The musical repertoire
of the transition period was that of Ray Repp and the Hymnal
for Young Christians; the "Mass for young Americans"
and the "Missa Bossa Nova" go back to that period.
The trend toward a musical idiom "relevant" to a
young congregation also included the use of secular musical
forms, which dominated selections for the next half-dozen
years. By 1969 Sheil had a regular Saturday midnight Mass,
with folk "choir" Tom Stewart and Sue Krueger; that
was also the year that Mike Abbene became the first official
folk choir director. In the summer of 1971 music doctoral
student Tom Brannigan introduced Sheil choirs to four-part
choral music.
During the summer
of 1972, a young Jesuit named Dan Schutte joined the Sheil
community while attending a summer workshop. He brought with
him a guitar case full of manuscript music. When he returned
to St. Louis at summer's end, the music of the "St. Louis
Jesuits" had become a permanent part of Sheil's liturgical
repertoire. In the same summer, choir member and guitarist
Linda Yoder wrote the first Ordinary produced by the Sheil
community, thus starting what has become on of the finest
traditions in Sheil musicmaking. Today at Mass, you can still
see the names of former students whose music invigorates the
familiar phrases of Mass songs: Telscher, Kaduk, Ritchey,
Bozzuti, Rashid, Colofranson.
The 1974-78 period
was a flourishing one for original music at Sheil, due in
large part to the leadership of student and choir director
Mike Ritchey and the encouragement of Father John Krump. When
Mike arrived as a freshman in '74, Sheil music was a melange
of "St.

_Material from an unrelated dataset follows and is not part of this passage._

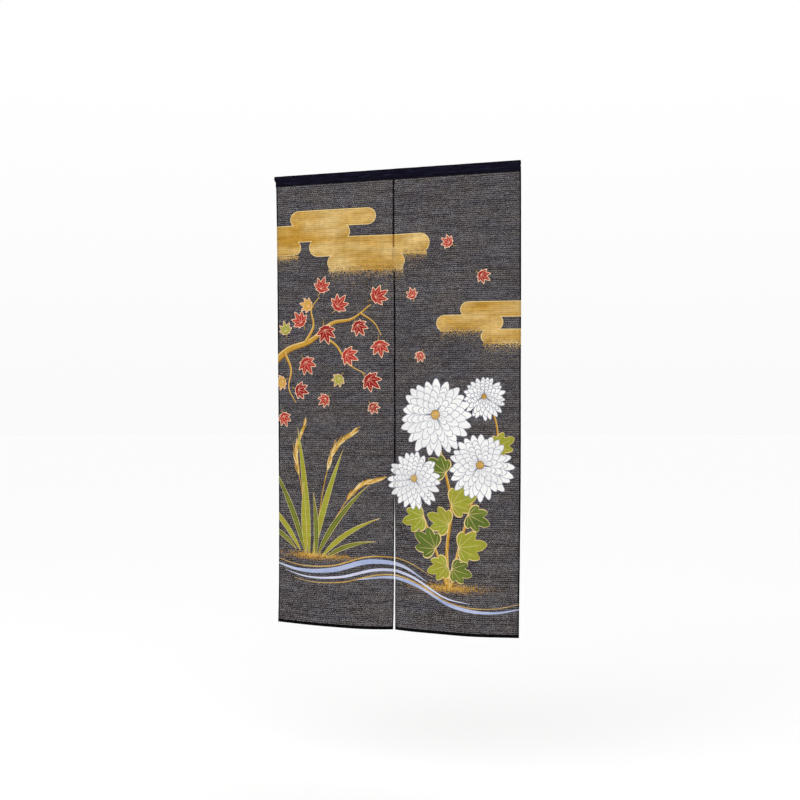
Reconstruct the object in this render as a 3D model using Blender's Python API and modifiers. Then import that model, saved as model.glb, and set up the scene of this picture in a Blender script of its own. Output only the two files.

Louis Jesuits'' material, Genileau psalms, Paul
Quinlan and a considerable proportion of secular matter (
mostly via Peter, Paul and Mary). By 1978 Mike and Jim Kaduk
(Sheil's first choir librarian) had composed four Ordinaries;
guitarist, choir director and soprano Mary Bozzuti had composed
another-and Sheil no longer used secular material.
During the golden
jubilee year, the Sheil congregation heard two newly composed
Ordinaries. Steve Rashid, a Sheil associate since 1981, composed
the Ordinary that was sung and played at the golden jubilee
alumni Mass on May 21, 1989. Then came "A Mass for All
Seasons," Sheil's most ambitious Ordinary to date --
for piano, guitar, bass, flutes, trumpets, violin, euphonium,
synthesizer and four-part choir-composed by alumnus Jim Colofranson;
it was performed at Parents Weekend in November 1989.
Besides the music
at Mass, Sheil choirs have been responsible for a number of
other musical events, chief among them an annual December
celebration of lessons and carols. The prototype, "A
Celebration of Advent," was organized as a Christmas
concert in 1976 by Jim Kaduk and Dave Schuler; and the first
formal "lessons and carols" program was arranged
in 1980 by Mike Ritchey and Ardis Collins, the director of
lectors.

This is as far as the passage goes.